● **TASK**
Only lines with the string "bodies" matter here; gather them from the material below.
┄┄┄┄┄┄
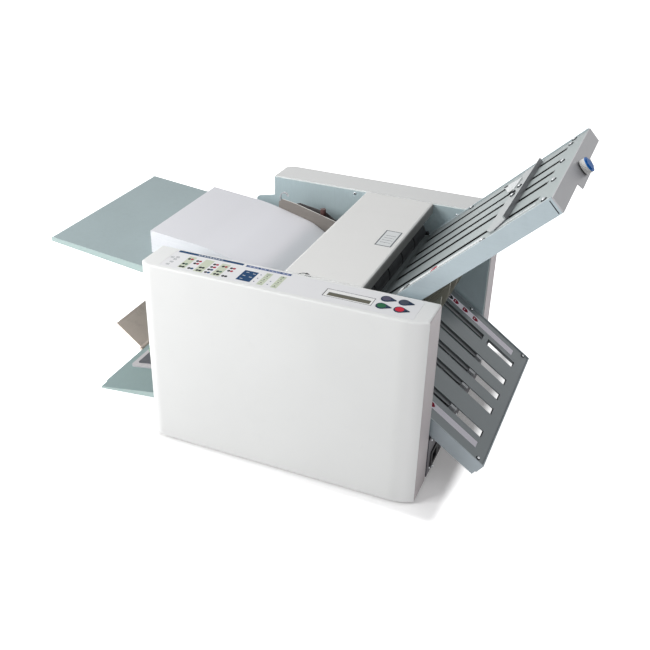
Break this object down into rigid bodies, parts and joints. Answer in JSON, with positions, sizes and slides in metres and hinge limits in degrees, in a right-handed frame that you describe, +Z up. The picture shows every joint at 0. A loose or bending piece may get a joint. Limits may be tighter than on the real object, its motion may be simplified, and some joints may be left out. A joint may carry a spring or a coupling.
{
  "type": "paper folding machine",
  "caption": "Desktop paper folding machine with a sloping feed tray, two slotted buckle fold plates on the right and a low delivery tray on the left.",
  "frame": {"origin": "on the table under the middle of the machine's bounding box", "axes": "+X along the sheet's way from the feed tray to the fold plates, +Y from the operator's side to the rear, +Z up"},
  "size_m": [0.825, 0.477, 0.4907],
  "materials": {
    "cover_light": "satin",
    "panel_film": "satin",
    "display_glass": "glossy",
    "board": "matte",
    "key_grey": "matte",
    "key_teal": "matte",
    "key_green": "matte",
    "key_red": "matte",
    "frame_steel": "satin",
    "bright_steel": "brushed",
    "plate_steel": "satin",
    "tray_paint": "satin",
    "brown_steel": "satin",
    "dark_plastic": "matte",
    "roller_rubber": "matte",
    "green_rubber": "matte",
    "bronze": "satin",
    "paper": "matte"
  },
  "bodies": {
    "housing": {"base_pan": "frame_steel", "end_panel": "frame_steel", "front_frame": "frame_steel", "rear_frame": "frame_steel", "tie_bars": "bright_steel", "roller_bushes": "bronze", "rubber_feet": "dark_plastic", "front_cover": "cover_light", "rear_cover": "cover_light", "control_overlay": "panel_film", "display_window": "display_glass", "control_board": "board", "power_inlet": "dark_plastic", "feed_tray": "tray_paint", "feed_table": "plate_steel", "separator": "dark_plastic", "drive_belts": "dark_plastic", "drive_motor": "frame_steel", "lid_switch": "dark_plastic", "throat_fins": "brown_steel", "exit_chute": "plate_steel", "delivery_tray": "tray_paint", "delivery_bed": "cover_light", "delivery_pad": "dark_plastic"},
    "lid": {"top_lid": "cover_light"},
    "count_key": {"count_button": "key_grey"},
    "test_key": {"test_button": "key_teal"},
    "start_key": {"start_button": "key_green"},
    "stop_key": {"stop_button": "key_red"},
    "switch_rocker": {"power_switch": "dark_plastic"},
    "front_guide": {"front_side_guide": "plate_steel"},
    "rear_guide": {"rear_side_guide": "plate_steel"},
    "front_clamp": {"front_guide_knob": "dark_plastic"},
    "rear_clamp": {"rear_guide_knob": "dark_plastic"},
    "stack": {"paper_stack": "paper"},
    "feed_shaft": {"feed_roller": "roller_rubber"},
    "roller_1": {"fold_roller_1": "roller_rubber", "roller_gear_1": "bright_steel"},
    "roller_2": {"fold_roller_2": "roller_rubber", "roller_gear_2": "bright_steel"},
    "roller_3": {"fold_roller_3": "roller_rubber", "roller_gear_3": "bright_steel"},
    "roller_4": {"fold_roller_4": "roller_rubber", "roller_gear_4": "bright_steel"},
    "motor_shaft": {"motor_pulley": "bright_steel"},
    "exit_shaft": {"exit_roller": "green_rubber"},
    "deflector": {"deflector_plate": "brown_steel"},
    "extension": {"delivery_extension": "tray_paint"},
    "upper_plate": {"upper_cover": "plate_steel", "upper_bed": "plate_steel", "upper_rails": "plate_steel", "upper_end_bracket": "plate_steel"},
    "upper_paper_stop": {"upper_stop": "plate_steel"},
    "fine_knob": {"stop_knob": "bright_steel"},
    "lower_plate": {"lower_cover": "plate_steel", "lower_bed": "plate_steel", "lower_frame": "plate_steel"},
    "lower_paper_stop": {"lower_stop": "plate_steel"}
  },
  "joints": [
    {"name": "lid_hinge", "type": "hinge", "parent": "housing", "child": "lid", "pos_m": [0.02346, 0.0025, 0.301], "axis": [0, -1, 0], "range_deg": [0, 100]},
    {"name": "count_press", "type": "slide", "parent": "housing", "child": "count_key", "axis": [0, 0, -1], "range_m": [0, 0.0012], "stiffness_N_per_m": 750, "springref_m": -0.0008},
    {"name": "test_press", "type": "slide", "parent": "housing", "child": "test_key", "axis": [0, 0, -1], "range_m": [0, 0.0012], "stiffness_N_per_m": 750, "springref_m": -0.0008},
    {"name": "start_press", "type": "slide", "parent": "housing", "child": "start_key", "axis": [0, 0, -1], "range_m": [0, 0.0012], "stiffness_N_per_m": 750, "springref_m": -0.0008},
    {"name": "stop_press", "type": "slide", "parent": "housing", "child": "stop_key", "axis": [0, 0, -1], "range_m": [0, 0.0012], "stiffness_N_per_m": 750, "springref_m": -0.0008},
    {"name": "switch_rock", "type": "hinge", "parent": "housing", "child": "switch_rocker", "pos_m": [0.25796, -0.1085, 0.031], "axis": [0, -1, 0], "range_deg": [0, 16]},
    {"name": "front_guide_slide", "type": "slide", "parent": "housing", "child": "front_guide", "axis": [0, -1, 0], "range_m": [0, 0.04]},
    {"name": "rear_guide_slide", "type": "slide", "parent": "housing", "child": "rear_guide", "axis": [0, 1, 0], "range_m": [0, 0.04]},
    {"name": "front_clamp_turn", "type": "hinge", "parent": "front_guide", "child": "front_clamp", "pos_m": [-0.04054, -0.1168, 0.274], "axis": [0, 0, 1], "range_deg": [0, 360]},
    {"name": "rear_clamp_turn", "type": "hinge", "parent": "rear_guide", "child": "rear_clamp", "pos_m": [-0.04054, 0.1218, 0.274], "axis": [0, 0, 1], "range_deg": [0, 360]},
    {"name": "stack_lift", "type": "slide", "parent": "housing", "child": "stack", "axis": [-0.9613, 0, 0.2756], "range_m": [0, 0.3]},
    {"name": "roller_2_spin", "type": "hinge", "parent": "housing", "child": "roller_2", "pos_m": [0.11646, 0.0025, 0.222], "axis": [0, 1, 0], "continuous": true},
    {"name": "roller_1_spin", "type": "hinge", "parent": "housing", "child": "roller_1", "pos_m": [0.11646, 0.0025, 0.264], "axis": [0, 1, 0], "continuous": true},
    {"name": "roller_3_spin", "type": "hinge", "parent": "housing", "child": "roller_3", "pos_m": [0.15846, 0.0025, 0.222], "axis": [0, 1, 0], "continuous": true},
    {"name": "roller_4_spin", "type": "hinge", "parent": "housing", "child": "roller_4", "pos_m": [0.11646, 0.0025, 0.18], "axis": [0, 1, 0], "continuous": true},
    {"name": "feed_spin", "type": "hinge", "parent": "housing", "child": "feed_shaft", "pos_m": [0.02646, 0.0025, 0.2165], "axis": [0, 1, 0], "continuous": true},
    {"name": "motor_spin", "type": "hinge", "parent": "housing", "child": "motor_shaft", "pos_m": [0.07646, 0.0025, 0.062], "axis": [0, 1, 0], "continuous": true},
    {"name": "exit_spin", "type": "hinge", "parent": "housing", "child": "exit_shaft", "pos_m": [-0.24954, 0.0025, 0.078], "axis": [0, 1, 0], "continuous": true},
    {"name": "deflector_tilt", "type": "hinge", "parent": "housing", "child": "deflector", "pos_m": [-0.26254, 0.0025, 0.093], "axis": [0, -1, 0], "range_deg": [-30, 30]},
    {"name": "extension_slide", "type": "slide", "parent": "housing", "child": "extension", "axis": [-1, 0, 0], "range_m": [0, 0.11]},
    {"name": "upper_plate_lift", "type": "slide", "parent": "housing", "child": "upper_plate", "axis": [0.7254, 0, 0.6884], "range_m": [0, 0.06]},
    {"name": "upper_stop_slide", "type": "slide", "parent": "upper_plate", "child": "upper_paper_stop", "axis": [0.7254, 0, 0.6884], "range_m": [-0.16, 0.045]},
    {"name": "fine_knob_turn", "type": "hinge", "parent": "upper_plate", "child": "fine_knob", "pos_m": [0.3952, 0.0045, 0.47344], "axis": [0.7254, 0, 0.6884], "range_deg": [-2070, 7245]},
    {"name": "lower_plate_lift", "type": "slide", "parent": "housing", "child": "lower_plate", "axis": [0.9397, 0, 0.342], "range_m": [0, 0.06]},
    {"name": "lower_stop_slide", "type": "slide", "parent": "lower_plate", "child": "lower_paper_stop", "axis": [0.8151, 0, -0.5793], "range_m": [-0.1, 0.05]}
  ],
  "couplings": [
    {"joint": "roller_1_spin", "follows": "roller_2_spin", "ratio": -1},
    {"joint": "roller_3_spin", "follows": "roller_2_spin", "ratio": -1},
    {"joint": "roller_4_spin", "follows": "roller_2_spin", "ratio": -1},
    {"joint": "feed_spin", "follows": "roller_2_spin", "ratio": 0.875},
    {"joint": "motor_spin", "follows": "roller_2_spin", "ratio": 2.4},
    {"joint": "exit_spin", "follows": "roller_2_spin", "ratio": 1},
    {"joint": "fine_knob_turn", "follows": "upper_stop_slide", "rad_per_m": -785.4}
  ]
}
┄┄┄┄┄┄
● **TASK RESPONSE**
Break this object down into rigid bodies, parts and joints. Answer in JSON, with positions, sizes and slides in metres and hinge limits in degrees, in a right-handed frame that you describe, +Z up. The picture shows every joint at 0. A loose or bending piece may get a joint. Limits may be tighter than on the real object, its motion may be simplified, and some joints may be left out. A joint may carry a spring or a coupling.
  "bodies": {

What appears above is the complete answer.